In der Zwischenzeit hat der Triumphator der letzten Weltcup-Abfahrt in Kvitfjell bereits die Hälfte seiner Chemotherapie hinter sich. Beim Mittagessen im Zürcher Niederdorf wirkt der 29-Jährige oberflächlich betrachtet nicht so, wie sich ein Laie einen Krebspatienten vorstellt. Hintermann sieht topfit aus, lacht viel und hat einen richtig grossen Appetit. Er bestellt eine währschafte Käseschnitte und ein alkoholfreies Bier.
Schüttelfrost, Gliederschmerzen und Metall-Geschmack
Nach ein paar kräftigen Bissen macht der 98-Kilo-Brocken aber klar, dass die Chemo auch an ihm nicht spurlos vorbeigeht. «Nach dem Start dieser Therapie habe ich mich gefühlt, wie in der Jetlag-Phase nach einer Nordamerikareise – ich hatte keine gröberen Beschwerden, war aber ständig müde. Aber in der letzten Woche ist es mir während ein paar Tagen körperlich ziemlich mies ergangen», erzählt Hintermann und betreibt Ursachenforschung: «Bei der Analyse meines Blutbildes haben die Ärzte einen Wert entdeckt, der zwar nicht alarmierend, aber etwas zu tief war. Deshalb habe ich ein zusätzliches Medikament erhalten, welches sehr wahrscheinlich in der Kombination mit den anderen Präparaten dazu geführt hatte, dass ich plötzlich Schüttelfrost und Gliederschmerzen hatte. Zudem hatte ich einen ganz komischen metallen-salzigen Geschmack im Mund.»
Diese Beschwerden sind mittlerweile abgeklungen. Die Käseschnitte schmeckt Hintermann wieder genau so, wie sie ihm vor der Erkrankung gemundet hat. Und deshalb schaut der Speed-Spezialist mit drei Einzelweltcupsiegen auf dem Konto der zweiten Chemohalbzeit mit viel Optimismus entgegen. «Wenn ich bedenke, dass ich zu Beginn der Therapie von den Ärzten einen dicken Katalog mit möglichen Nebenwirkungen erhalten habe, darf ich mit dem bisherigen Verlauf sehr zufrieden sein. Meine Blutwerte sind aktuell tipptopp. Ich darf zusammenfassend sagen, dass alles planmässig verläuft.»
Viermal pro Woche auf dem Ergometer
Die Tatsache, dass Hintermann immer mehr Haare ausfallen, trübt seiner guten Laune beim Lunch in der Zürcher Altstadt keinen Abbruch, «schliesslich trage ich ja sowieso meistens eine Mütze und die Haare werden wieder nachwachsen.» Hintermann treibt auch in dieser Phase regelmässig Sport. «Logischerweise kann ich derzeit nicht so intensiv trainieren, wie ich das in einer normalen Saisonvorbereitung tue.
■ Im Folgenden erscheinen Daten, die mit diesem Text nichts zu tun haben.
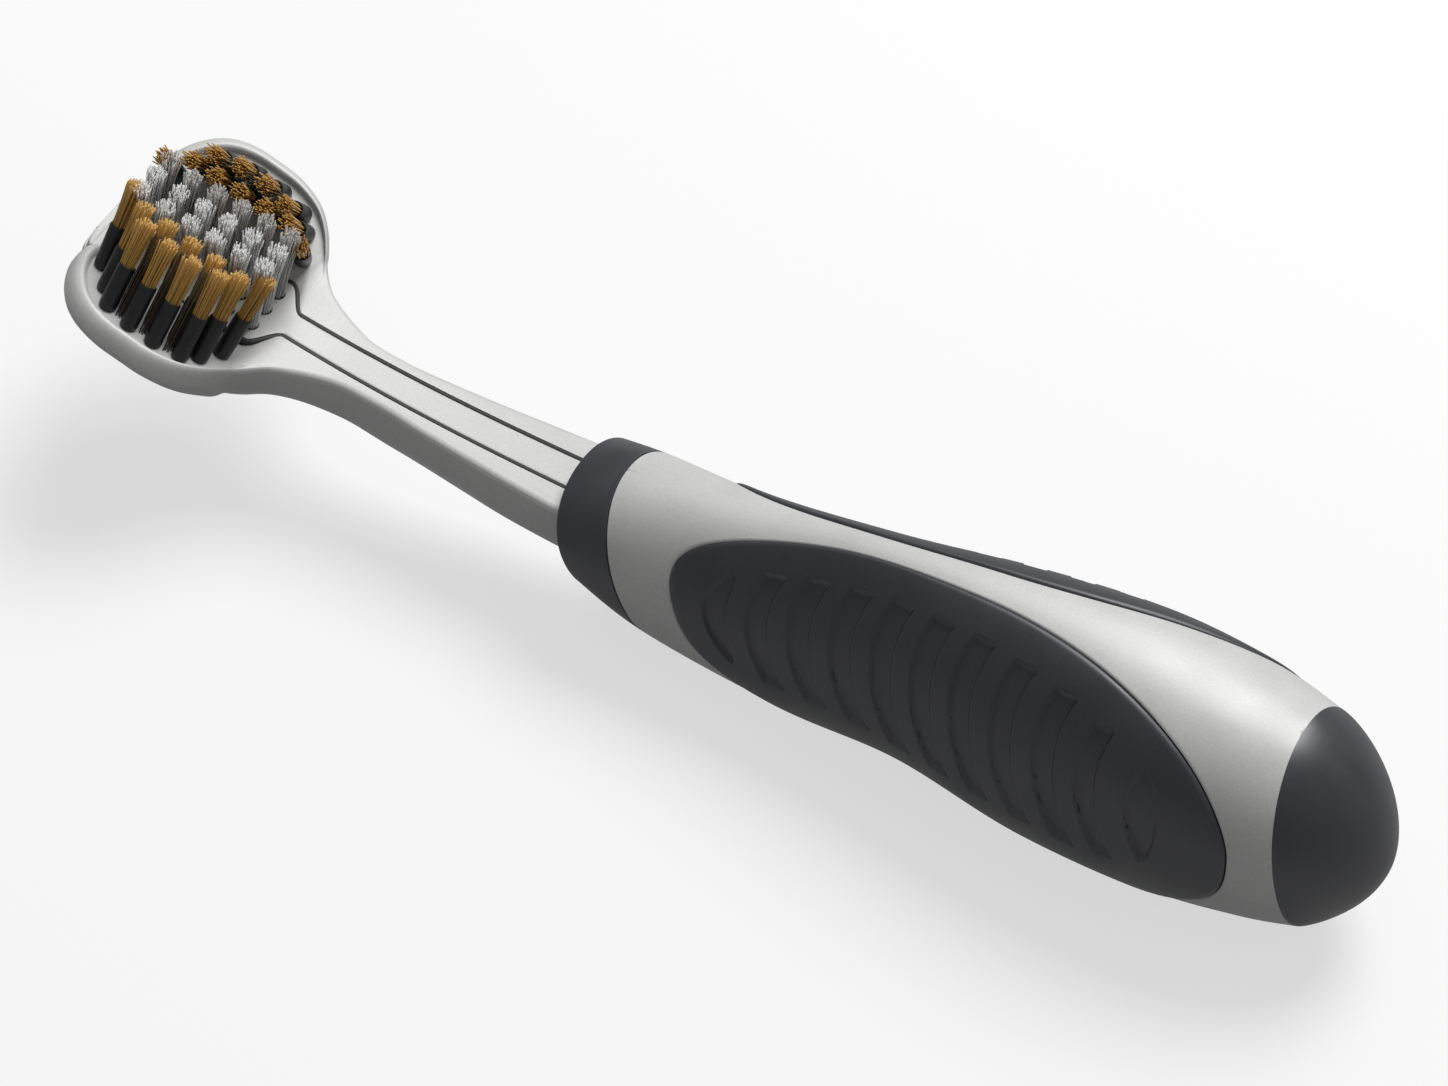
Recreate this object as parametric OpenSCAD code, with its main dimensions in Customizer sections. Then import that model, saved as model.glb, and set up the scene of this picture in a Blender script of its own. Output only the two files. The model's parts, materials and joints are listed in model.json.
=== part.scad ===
// Manual toothbrush with a wide three-part head: a fixed centre tongue and two sprung wings.
// It lies along X on the underside of its handle, head at -X, butt at +X, bristles up (+Z).
// The origin is on the table, below the middle of its outline.

/* [Overall] */
// Distance from the tip of the head to the butt
brush_len = 171.2; // [170:0.1:176]

/* [Handle] */
// Length of the handle from the middle of the collar's front to the end cap's seam
handle_len = 91.8; // [88:0.2:94]
// Largest depth of the handle, measured along its slanted sections
handle_depth = 34.2; // [33.4:0.1:35]
// Largest width of the handle
handle_width = 27.6; // [27:0.1:29]
// Backward lean of the collar's front
front_lean = 26; // [24:1:28]
// Backward lean of the end cap's seam
rear_lean = 17; // [14:1:20]
// Wall of the handle shell
shell_wall = 3; // [2.8:0.1:3.3]
// Play between a piece and the pocket or bore that it sits in
seat_play = 0.1; // [0.08:0.01:0.14]
// Length of the end cap past its seam, along the middle of the handle
cap_len = 9.5; // [9:0.1:10.4]
// Drop of the end cap's nose below the middle of its seam
cap_drop = 3; // [2.4:0.1:3.6]
// Length of the plug that holds the end cap in the shell
plug_len = 6; // [4:0.5:6.5]
// Diameter of the plug's stub, which the end cap grips
stub_d = 10; // [8:0.5:11]
// Length of the plug's stub
stub_len = 4; // [3:0.5:5]

/* [Grips] */
// Thickness of the side grips
grip_t = 1.7; // [1.5:0.1:1.9]
// How far the grips stand proud of the handle shell
grip_proud = 0.3; // [0.2:0.05:0.4]
// Depth of the finger recesses in the grips
recess_depth = 0.5; // [0.3:0.05:0.6]
// Number of finger recesses in each grip
recess_count = 11; // [9:1:13]

/* [Neck] */
// Height of the neck's top over the middle of the collar's front
neck_rise = 4; // [3.8:0.1:4.2]
// Depth of the neck at the collar
neck_depth = 10.5; // [10:0.1:10.8]
// Upward angle of the neck's top at the collar
neck_pitch = 1.2; // [0.6:0.1:1.8]
// Width of the flat top of the neck at its waist
neck_top_w = 6.6; // [6.4:0.1:7]
// Swell of the neck's sides past the edges of its flat top
neck_swell = 0.75; // [0.5:0.05:0.9]
// Width of the centre strip between the two inlays, at the head
strip_w = 3.9; // [3.7:0.1:4.1]
// Width of the elastomer inlays
inlay_w = 0.6; // [0.5:0.05:0.7]
// Depth of the elastomer inlays in the neck
inlay_depth = 0.8; // [0.6:0.1:1]
// Depth of the inlays where they run on down the sides of the tongue
skirt_depth = 3; // [2.4:0.1:3.4]
// Width of the tang that holds the neck in the handle
tang_w = 8.4; // [7.6:0.1:8.8]
// Height of the tang
tang_h = 7.4; // [6.8:0.1:7.6]
// Length of the tang behind the middle of the collar's front
tang_len = 30; // [26:1:34]

/* [Head] */
// Upward angle of the head
head_pitch = 10.8; // [10:0.1:12]
// Length of the centre tongue
tongue_len = 28; // [27.6:0.1:28.6]
// Width of the centre tongue
tongue_w = 10.2; // [10:0.1:10.6]
// Thickness of the centre tongue
tongue_t = 4.4; // [4.2:0.1:4.8]
// Slant of the tongue's end facet, along the head
tip_slant = 0.8; // [0.5:0.1:1.1]
// Length along the head of the shoulders that the neck ends in
root_s = 2.1; // [1.9:0.1:2.3]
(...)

Aber mit Ausnahme der letzten Woche habe ich mich seit dem Therapiebeginn viermal pro Woche für eineinhalb bis zwei Stunden auf den Ergometer gesetzt. Ich habe auch ein paar Krafttrainings absolviert.»
Hintermann möchte in diesem Winter auch das eine oder andere Weltcuprennen besuchen. «Ich würde im Dezember gerne nach Val Gardena reisen. Ob es mit dieser Reise klappt, hängt aber logischerweise vom Therapieverlauf ab.» Wir drücken ihm kräftig die Daumen.